The 115th Congress took the reins yesterday, and efforts to repeal the Affordable Care Act are underway.  The FEHBlog finds interesting the House of Representative’s efforts to strengthen Congress’s authority over the rulemaking authority of the regulatory agencies. This makes sense to the FEHBlog because the Constitution does give the legislative authority to Congress.  The House already has sent to the Senate a bill that would facilitate the Congressional override of Obama Administration regulations finalized over the past year (the Midnight Rules Act). The House also is actively considering a bill that would require Congressional and Presidential approval of major rules which by definition have an economic impact of $100 million or more on the national economy (the REINS Act). These laws supplement the in force Congressional Review Act.

By design of its enactors, the Affordable Care Act has been implemented through reams of regulations and sub-regulatory guidance, e.g., the 35 (or XXXV) sets of Frequently Asked Questions which typically tightened the screws on insurers. When the Trump Administration takes the reins at the agencies that administer the ACA — the Health and Human Services Department, the Labor Department, and the Internal Revenue Service — the new leadership can scale back the existing rules following processes set forth under the Administrative Procedure Act. Assuming for example that Congress does not override the onerous HHS PHSA Section 1557 rule, new leadership at HHS can revise that rule by, for example, narrowing its scope, reinstating exhaustion of administrative remedies, etc.  What’s more, the new leadership can simply withdraw or rewrite the subregulatory guidance as desired.  Live by the simplicity of subregulatory guidance, etc. 
The FEHBlog does not plan to breathlessly track the course of the efforts to repeal and replace the ACA. He will discuss impact of the legislative process on the FEHBP as events warrant. 
The FEHBlog has discovered that Title VII of the FY 2017 National Defense Authorization Act includes a boatload of TRICARE changes. Section 712, for example, requires the Defense Secretary to report to Congress in June 2017 about the best way to offer coverage to military reservists and their families. One of the options is allowing those folks to enroll in the FEHBP. 
In the mid-1990s, the Defense Department encountered a problem in providing coverage to military retirees who are not eligible for Medicare.
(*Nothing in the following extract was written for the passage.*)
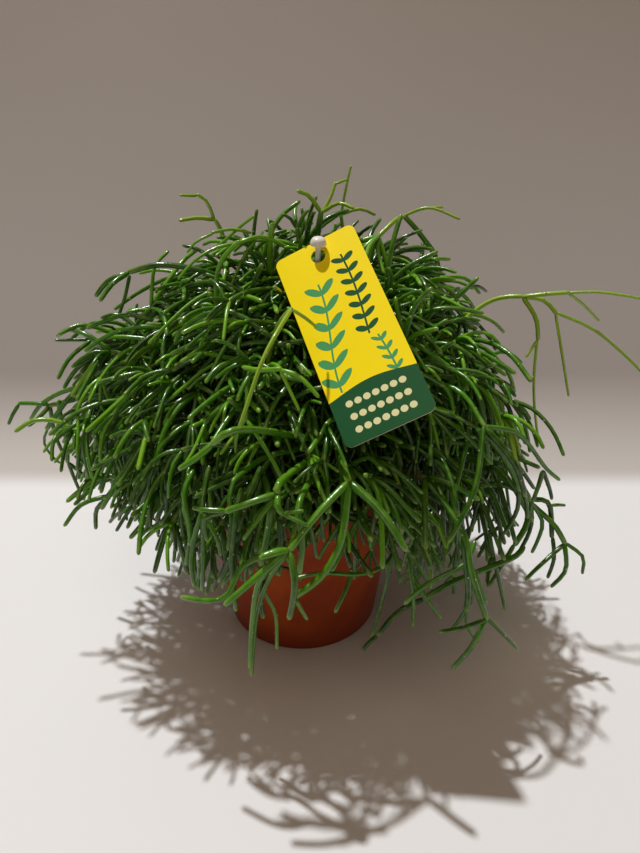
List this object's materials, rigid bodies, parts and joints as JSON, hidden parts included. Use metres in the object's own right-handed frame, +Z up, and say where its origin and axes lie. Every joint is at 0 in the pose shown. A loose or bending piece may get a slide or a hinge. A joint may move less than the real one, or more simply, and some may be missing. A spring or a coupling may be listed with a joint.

Congress created a pilot program in the FEHBP which provided for FEHBP carriers to set up separate plans for these retirees. The pilot program was an epic fail because the premiums were too darn high. At the turn of the century, Congress created an expensive TRICARE for Life program for these retirees.  Interestingly, Section 715 of the NDAA provides entry for these retirees into the Federal Employees Dental and Vision Insurance Program in 2018.  That’s what should have be done at the turn of the century.  Adding Indian tribal employees to the FEHBP risk pools has worked out fine.  (Not every ACA change was wrongheaded). 
Section 712 of the NDAA also authorizes the Defense Secretary and the OPM Director to create a separate health insurance marketplace for the reservists modeled on the FEHBP. That idea strikes the FEHBlog as an opportunity to repeat the failure of the similar military retiree pilot program in the 1990s.  But no one on the Hill asked the FEHBlog.